Countdown 1945: The Extraordinary Story of the Atomic Bomb and the 116 Days That Changed the World (book review)

After Franklin Roosevelt passed away the next President, VP Harry Truman, was told a secret. There’s “an immense project that was underway”, Secretary of War Henry Stimson told Truman, to develop “a new explosive of almost unbelievable destructive power.” Author Chris Wallace writes in his book Countdown 1945, “The project was so secret—and so potentially dangerous—only a handful of people knew about it.” The Manhattan Project employed over 130,000 people at a cost of nearly two billion dollars – and the Vice President didn’t know about it?? This surprised me, and I wanted to read more.

“(Truman) was shocked that a project of this size and expense, with plants across the nation, had remained a secret,” Wallace writes. I found Countdown 1945 fascinating with many behind the scenes details like this of the decision to drop the first Atomic Bomb.

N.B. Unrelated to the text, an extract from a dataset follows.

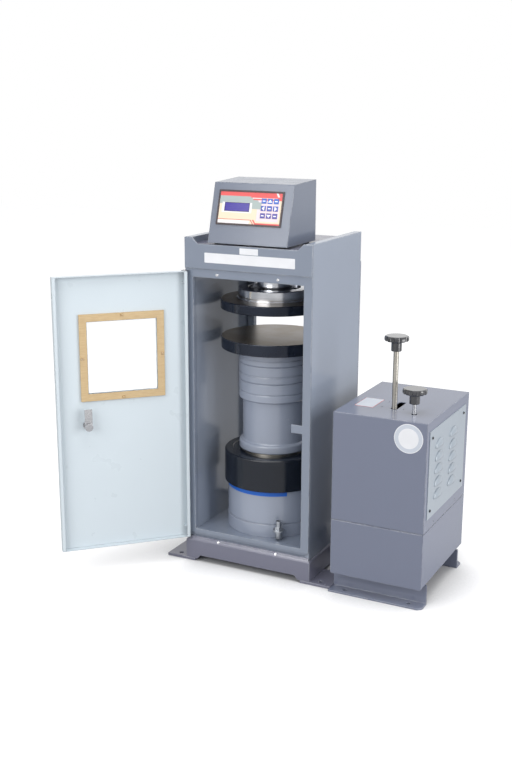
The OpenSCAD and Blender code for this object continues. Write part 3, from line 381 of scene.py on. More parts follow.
# %% Moulded plastic and rubber
def moulded(name, base, rough=0.42, coat=0.0):
    """Plastic or rubber with a fine grain and a little handling."""
    material, tree, shader = new_material(name)
    place = add_node(tree, "TexCoord").outputs["Object"]
    smear = noise(tree, place, 35.0, 4.0)
    worn = tuple(min(1.0, 1.25 * c + 0.02) for c in base)
    handled = map_range(tree, smear, 0.45, 0.75, 0.0, 0.6)
    tree.links.new(mix_colour(tree, handled, (*base, 1), (*worn, 1)), shader.inputs["Base Color"])
    gloss = map_range(tree, smear, 0.3, 0.7, max(0.03, rough - 0.08), rough + 0.08)
    tree.links.new(gloss, shader.inputs["Roughness"])
    shader.inputs["Coat Weight"].default_value = coat
    edge = place_group(tree, edge_group, Radius=0.0008, Wear=0.0)
    set_height(tree, shader, noise(tree, place, 1500.0, 1.0), 0.4, 0.00008, edge.outputs["Normal"])
    print("moulded", name, base, "rough", rough)
    return material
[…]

Wallace details the differences of opinion among the US leadership on whether to drop the bomb or not. General Douglas MacArthur, commander of U.S. Army Forces in the Pacific, was against it. So was General Dwight Eisenhower, supreme commander of Allied forces in Europe. And there were doubts about the effectiveness of the weapon. “The bomb will never go off, and I speak as an expert in explosives,” Truman’s chief of staff told him.

My father served in Europe during World War II and he was always thankful the U.S. dropped the bomb on Hiroshima. “They would have sent me to fight in Japan,” he used to say. This viewpoint was valid, as Wallace relays the thinking of the time was that the Japanese were not going to surrender easily. “Even when the Japanese lost 100,000 of their 120,000 men on (Okinawa), and were obviously defeated, thousands of Japanese soldiers kept fighting, in many cases falling on their own grenades rather than surrender,” Wallace writes. “If the enemy fought that fiercely for Okinawa, what would they do to defend their homeland?”

OK, I get that argument. But why not give the Japanese a demonstration of the weapon, I had thought, without dropping it on a city? Truman’s Secretary of State James Byrnes warned “telling the Japanese where a bomb would be dropped would prompt them to move American prisoners of war to the area.” Clearly the decision to drop the bomb was not an easy one.

You may be left pondering, like I am, was the choice to drop the bomb worth it? For both sides of the issue, and for those interested in World War II history, Countdown 1945 is a must read.